── Extracted information

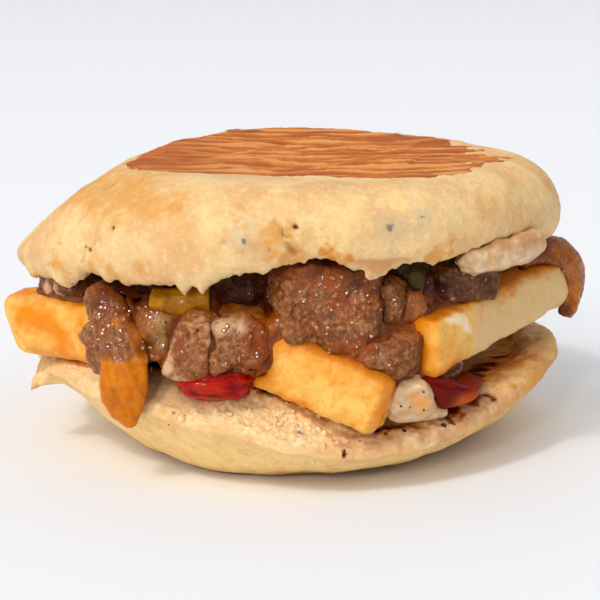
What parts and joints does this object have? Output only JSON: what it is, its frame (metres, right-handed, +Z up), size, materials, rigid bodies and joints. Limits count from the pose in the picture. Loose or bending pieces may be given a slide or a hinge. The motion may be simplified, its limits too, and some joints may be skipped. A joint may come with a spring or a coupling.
{
  "type": "liver sandwich",
  "caption": "Round griddled flatbread, split and filled with fried liver pieces, thick chips, soft onion, pepper, tomato, mayonnaise and chilli sauce.",
  "frame": {"origin": "middle of the flat patch that the lower bread rests on", "axes": "+Z up through both breads, -Y the open front, +X the right hand of someone who faces the front"},
  "size_m": [0.1355, 0.1281, 0.066],
  "materials": {
    "griddled_bread": "dry floured bread skin with browned patches",
    "liver": "moist, grainy, glazed with sauce",
    "fried_potato": "oily fried skin",
    "soft_onion": "wet and translucent",
    "sweet_pepper": "wet skin",
    "tomato": "wet flesh",
    "mayonnaise": "smooth cream stained with sauce",
    "chilli_sauce": "thick glossy jelly"
  },
  "bodies": {
    "root": {"bread_top": "griddled_bread", "bread_base": "griddled_bread", "liver_core": "liver", "liver_mid": "liver", "liver_cut_end": "liver", "chip_front": "fried_potato", "chip_right": "fried_potato", "chip_left": "fried_potato", "liver_front": "liver", "liver_front_lobe": "liver", "liver_low": "liver", "onion_drape": "soft_onion", "liver_slab": "liver", "tomato_front": "tomato", "pepper_yellow": "sweet_pepper", "onion_mid": "soft_onion", "onion_sauced": "soft_onion", "onion_right": "soft_onion", "pepper_green": "sweet_pepper", "onion_inner": "soft_onion", "liver_inner_right": "liver", "liver_inner_left": "liver", "liver_inner_far_left": "liver", "liver_left_end": "liver", "mayonnaise_upper": "mayonnaise", "mayonnaise_lower": "mayonnaise", "sauce_pool": "chilli_sauce", "chip_back_right": "fried_potato", "chip_back_left": "fried_potato", "liver_right": "liver", "liver_back_right": "liver", "liver_back": "liver", "liver_back_left": "liver", "liver_left": "liver", "onion_back": "soft_onion", "pepper_back": "sweet_pepper", "tomato_back": "tomato", "tomato_right": "tomato"}
  },
  "joints": []
}
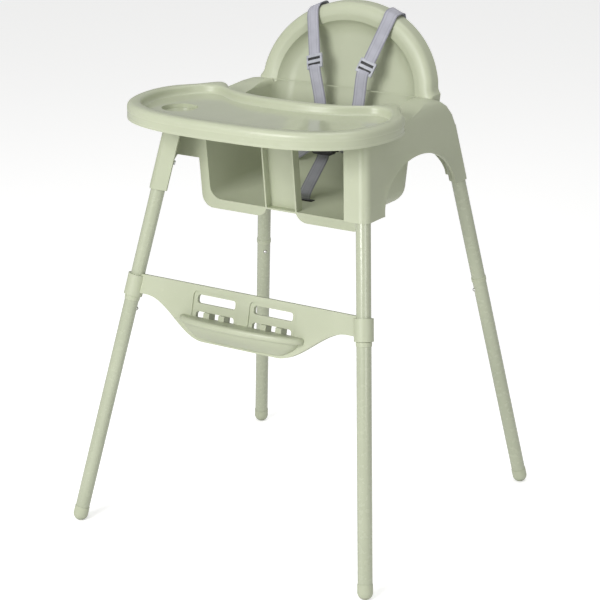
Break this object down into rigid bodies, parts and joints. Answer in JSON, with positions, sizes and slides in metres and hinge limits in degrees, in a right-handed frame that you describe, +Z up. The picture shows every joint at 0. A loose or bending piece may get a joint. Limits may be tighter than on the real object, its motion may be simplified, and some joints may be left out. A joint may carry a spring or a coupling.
{
  "type": "high chair",
  "caption": "Moulded high chair: arched seat shell with leg openings on four splayed tube legs, lift-off tray, footrest bar with plug-in shelf, and a strap harness",
  "frame": {"origin": "On the floor, midway between the four feet", "axes": "+Z up, the chair faces -Y, +X is the left of a seated child"},
  "size_m": [0.6194, 0.6064, 0.8969],
  "materials": {
    "green_plastic": "moulded polypropylene with a satin gloss",
    "painted_tube": "powder coated steel tube",
    "bare_steel": "zinc plated steel",
    "button_steel": "polished zinc plated pin",
    "webbing": "woven polyester webbing",
    "grey_plastic": "moulded acetal",
    "black_plastic": "moulded acetal, fine texture"
  },
  "bodies": {
    "root": {"buckle_body": "black_plastic", "buckle_tongue_left": "black_plastic", "buckle_tongue_right": "black_plastic", "crotch_strap": "webbing", "crotch_strap_plate": "black_plastic", "foot_cap_front_left": "green_plastic", "foot_cap_front_right": "green_plastic", "foot_cap_rear_left": "green_plastic", "foot_cap_rear_right": "green_plastic", "footrest_bar": "green_plastic", "leg_ring_front_left": "green_plastic", "leg_ring_front_right": "green_plastic", "leg_ring_rear_left": "green_plastic", "leg_ring_rear_right": "green_plastic", "leg_sleeve_front_left": "bare_steel", "leg_sleeve_front_right": "bare_steel", "leg_sleeve_rear_left": "bare_steel", "leg_sleeve_rear_right": "bare_steel", "lower_leg_front_left": "painted_tube", "lower_leg_front_right": "painted_tube", "lower_leg_rear_left": "painted_tube", "lower_leg_rear_right": "painted_tube", "seat_shell": "green_plastic", "shoulder_strap_anchor_left": "black_plastic", "shoulder_strap_anchor_right": "black_plastic", "shoulder_strap_left": "webbing", "shoulder_strap_right": "webbing", "socket_screws": "bare_steel", "upper_leg_front_left": "painted_tube", "upper_leg_front_right": "painted_tube", "upper_leg_rear_left": "painted_tube", "upper_leg_rear_right": "painted_tube", "waist_strap_left": "webbing", "waist_strap_plate_left": "black_plastic", "waist_strap_plate_right": "black_plastic", "waist_strap_right": "webbing"},
    "tray_body": {"tray": "green_plastic"},
    "shelf_body": {"footrest_shelf": "green_plastic"},
    "push_body": {"buckle_button": "black_plastic"},
    "adjuster_left_body": {"shoulder_adjuster_left": "grey_plastic"},
    "adjuster_right_body": {"shoulder_adjuster_right": "grey_plastic"},
    "snap_front_right_body": {"snap_button_front_right": "button_steel", "snap_spring_front_right": "bare_steel"},
    "snap_rear_right_body": {"snap_button_rear_right": "button_steel", "snap_spring_rear_right": "bare_steel"},
    "snap_front_left_body": {"snap_button_front_left": "button_steel", "snap_spring_front_left": "bare_steel"},
    "snap_rear_left_body": {"snap_button_rear_left": "button_steel", "snap_spring_rear_left": "bare_steel"}
  },
  "joints": [
    {"name": "tray_slide", "type": "slide", "parent": "root", "child": "tray_body", "axis": [0, -1, 0], "range_m": [0, 0.16]},
    {"name": "shelf_unplug", "type": "slide", "parent": "root", "child": "shelf_body", "axis": [0, -0.9747, 0.2234], "range_m": [0, 0.03]},
    {"name": "buckle_release", "type": "slide", "parent": "root", "child": "push_body", "axis": [0, 1, 0], "range_m": [0, 0.0025], "stiffness_N_per_m": 600, "springref_m": -0.002},
    {"name": "adjuster_left_slide", "type": "slide", "parent": "root", "child": "adjuster_left_body", "axis": [0.2748, 0.367, 0.8887], "range_m": [0, 0.045]},
    {"name": "adjuster_right_slide", "type": "slide", "parent": "root", "child": "adjuster_right_body", "axis": [-0.2748, 0.367, 0.8887], "range_m": [0, 0.045]},
    {"name": "snap_front_right_press", "type": "slide", "parent": "root", "child": "snap_front_right_body", "axis": [-0.7006, -0.6646, 0.2598], "range_m": [0, 0.0047], "stiffness_N_per_m": 800, "springref_m": -0.002},
    {"name": "snap_rear_right_press", "type": "slide", "parent": "root", "child": "snap_rear_right_body", "axis": [-0.6937, 0.681, 0.2346], "range_m": [0, 0.0047], "stiffness_N_per_m": 800, "springref_m": -0.002},
    {"name": "snap_front_left_press", "type": "slide", "parent": "root", "child": "snap_front_left_body", "axis": [0.7006, -0.6646, 0.2598], "range_m": [0, 0.0047], "stiffness_N_per_m": 800, "springref_m": -0.002},
    {"name": "snap_rear_left_press", "type": "slide", "parent": "root", "child": "snap_rear_left_body", "axis": [0.6937, 0.681, 0.2346], "range_m": [0, 0.0047], "stiffness_N_per_m": 800, "springref_m": -0.002}
  ]
}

────

**Your objective:** Exactly reproduce every line found in the records.

**Output below:**
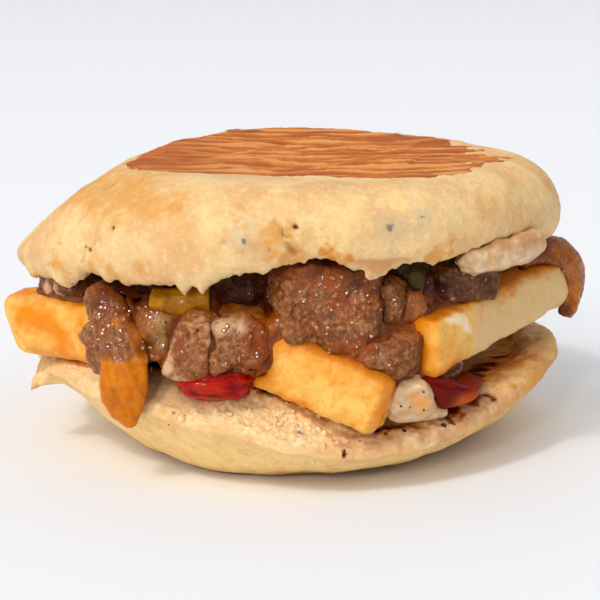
What parts and joints does this object have? Output only JSON: what it is, its frame (metres, right-handed, +Z up), size, materials, rigid bodies and joints. Limits count from the pose in the picture. Loose or bending pieces may be given a slide or a hinge. The motion may be simplified, its limits too, and some joints may be skipped. A joint may come with a spring or a coupling.
{
  "type": "liver sandwich",
  "caption": "Round griddled flatbread, split and filled with fried liver pieces, thick chips, soft onion, pepper, tomato, mayonnaise and chilli sauce.",
  "frame": {"origin": "middle of the flat patch that the lower bread rests on", "axes": "+Z up through both breads, -Y the open front, +X the right hand of someone who faces the front"},
  "size_m": [0.1355, 0.1281, 0.066],
  "materials": {
    "griddled_bread": "dry floured bread skin with browned patches",
    "liver": "moist, grainy, glazed with sauce",
    "fried_potato": "oily fried skin",
    "soft_onion": "wet and translucent",
    "sweet_pepper": "wet skin",
    "tomato": "wet flesh",
    "mayonnaise": "smooth cream stained with sauce",
    "chilli_sauce": "thick glossy jelly"
  },
  "bodies": {
    "root": {"bread_top": "griddled_bread", "bread_base": "griddled_bread", "liver_core": "liver", "liver_mid": "liver", "liver_cut_end": "liver", "chip_front": "fried_potato", "chip_right": "fried_potato", "chip_left": "fried_potato", "liver_front": "liver", "liver_front_lobe": "liver", "liver_low": "liver", "onion_drape": "soft_onion", "liver_slab": "liver", "tomato_front": "tomato", "pepper_yellow": "sweet_pepper", "onion_mid": "soft_onion", "onion_sauced": "soft_onion", "onion_right": "soft_onion", "pepper_green": "sweet_pepper", "onion_inner": "soft_onion", "liver_inner_right": "liver", "liver_inner_left": "liver", "liver_inner_far_left": "liver", "liver_left_end": "liver", "mayonnaise_upper": "mayonnaise", "mayonnaise_lower": "mayonnaise", "sauce_pool": "chilli_sauce", "chip_back_right": "fried_potato", "chip_back_left": "fried_potato", "liver_right": "liver", "liver_back_right": "liver", "liver_back": "liver", "liver_back_left": "liver", "liver_left": "liver", "onion_back": "soft_onion", "pepper_back": "sweet_pepper", "tomato_back": "tomato", "tomato_right": "tomato"}
  },
  "joints": []
}
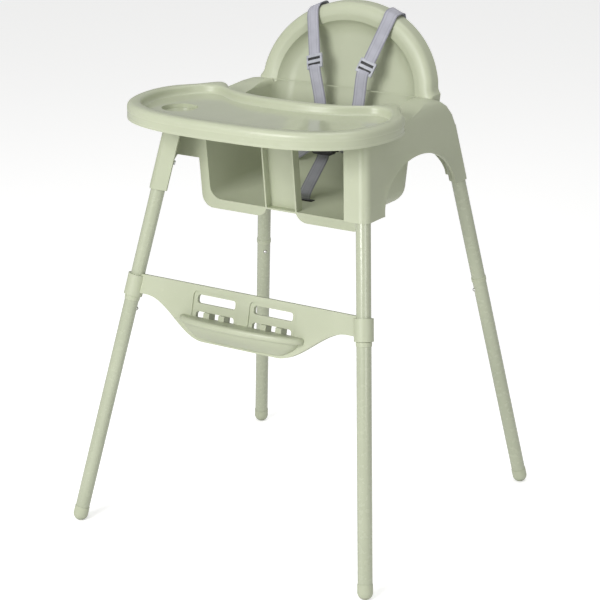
Break this object down into rigid bodies, parts and joints. Answer in JSON, with positions, sizes and slides in metres and hinge limits in degrees, in a right-handed frame that you describe, +Z up. The picture shows every joint at 0. A loose or bending piece may get a joint. Limits may be tighter than on the real object, its motion may be simplified, and some joints may be left out. A joint may carry a spring or a coupling.
{
  "type": "high chair",
  "caption": "Moulded high chair: arched seat shell with leg openings on four splayed tube legs, lift-off tray, footrest bar with plug-in shelf, and a strap harness",
  "frame": {"origin": "On the floor, midway between the four feet", "axes": "+Z up, the chair faces -Y, +X is the left of a seated child"},
  "size_m": [0.6194, 0.6064, 0.8969],
  "materials": {
    "green_plastic": "moulded polypropylene with a satin gloss",
    "painted_tube": "powder coated steel tube",
    "bare_steel": "zinc plated steel",
    "button_steel": "polished zinc plated pin",
    "webbing": "woven polyester webbing",
    "grey_plastic": "moulded acetal",
    "black_plastic": "moulded acetal, fine texture"
  },
  "bodies": {
    "root": {"buckle_body": "black_plastic", "buckle_tongue_left": "black_plastic", "buckle_tongue_right": "black_plastic", "crotch_strap": "webbing", "crotch_strap_plate": "black_plastic", "foot_cap_front_left": "green_plastic", "foot_cap_front_right": "green_plastic", "foot_cap_rear_left": "green_plastic", "foot_cap_rear_right": "green_plastic", "footrest_bar": "green_plastic", "leg_ring_front_left": "green_plastic", "leg_ring_front_right": "green_plastic", "leg_ring_rear_left": "green_plastic", "leg_ring_rear_right": "green_plastic", "leg_sleeve_front_left": "bare_steel", "leg_sleeve_front_right": "bare_steel", "leg_sleeve_rear_left": "bare_steel", "leg_sleeve_rear_right": "bare_steel", "lower_leg_front_left": "painted_tube", "lower_leg_front_right": "painted_tube", "lower_leg_rear_left": "painted_tube", "lower_leg_rear_right": "painted_tube", "seat_shell": "green_plastic", "shoulder_strap_anchor_left": "black_plastic", "shoulder_strap_anchor_right": "black_plastic", "shoulder_strap_left": "webbing", "shoulder_strap_right": "webbing", "socket_screws": "bare_steel", "upper_leg_front_left": "painted_tube", "upper_leg_front_right": "painted_tube", "upper_leg_rear_left": "painted_tube", "upper_leg_rear_right": "painted_tube", "waist_strap_left": "webbing", "waist_strap_plate_left": "black_plastic", "waist_strap_plate_right": "black_plastic", "waist_strap_right": "webbing"},
    "tray_body": {"tray": "green_plastic"},
    "shelf_body": {"footrest_shelf": "green_plastic"},
    "push_body": {"buckle_button": "black_plastic"},
    "adjuster_left_body": {"shoulder_adjuster_left": "grey_plastic"},
    "adjuster_right_body": {"shoulder_adjuster_right": "grey_plastic"},
    "snap_front_right_body": {"snap_button_front_right": "button_steel", "snap_spring_front_right": "bare_steel"},
    "snap_rear_right_body": {"snap_button_rear_right": "button_steel", "snap_spring_rear_right": "bare_steel"},
    "snap_front_left_body": {"snap_button_front_left": "button_steel", "snap_spring_front_left": "bare_steel"},
    "snap_rear_left_body": {"snap_button_rear_left": "button_steel", "snap_spring_rear_left": "bare_steel"}
  },
  "joints": [
    {"name": "tray_slide", "type": "slide", "parent": "root", "child": "tray_body", "axis": [0, -1, 0], "range_m": [0, 0.16]},
    {"name": "shelf_unplug", "type": "slide", "parent": "root", "child": "shelf_body", "axis": [0, -0.9747, 0.2234], "range_m": [0, 0.03]},
    {"name": "buckle_release", "type": "slide", "parent": "root", "child": "push_body", "axis": [0, 1, 0], "range_m": [0, 0.0025], "stiffness_N_per_m": 600, "springref_m": -0.002},
    {"name": "adjuster_left_slide", "type": "slide", "parent": "root", "child": "adjuster_left_body", "axis": [0.2748, 0.367, 0.8887], "range_m": [0, 0.045]},
    {"name": "adjuster_right_slide", "type": "slide", "parent": "root", "child": "adjuster_right_body", "axis": [-0.2748, 0.367, 0.8887], "range_m": [0, 0.045]},
    {"name": "snap_front_right_press", "type": "slide", "parent": "root", "child": "snap_front_right_body", "axis": [-0.7006, -0.6646, 0.2598], "range_m": [0, 0.0047], "stiffness_N_per_m": 800, "springref_m": -0.002},
    {"name": "snap_rear_right_press", "type": "slide", "parent": "root", "child": "snap_rear_right_body", "axis": [-0.6937, 0.681, 0.2346], "range_m": [0, 0.0047], "stiffness_N_per_m": 800, "springref_m": -0.002},
    {"name": "snap_front_left_press", "type": "slide", "parent": "root", "child": "snap_front_left_body", "axis": [0.7006, -0.6646, 0.2598], "range_m": [0, 0.0047], "stiffness_N_per_m": 800, "springref_m": -0.002},
    {"name": "snap_rear_left_press", "type": "slide", "parent": "root", "child": "snap_rear_left_body", "axis": [0.6937, 0.681, 0.2346], "range_m": [0, 0.0047], "stiffness_N_per_m": 800, "springref_m": -0.002}
  ]
}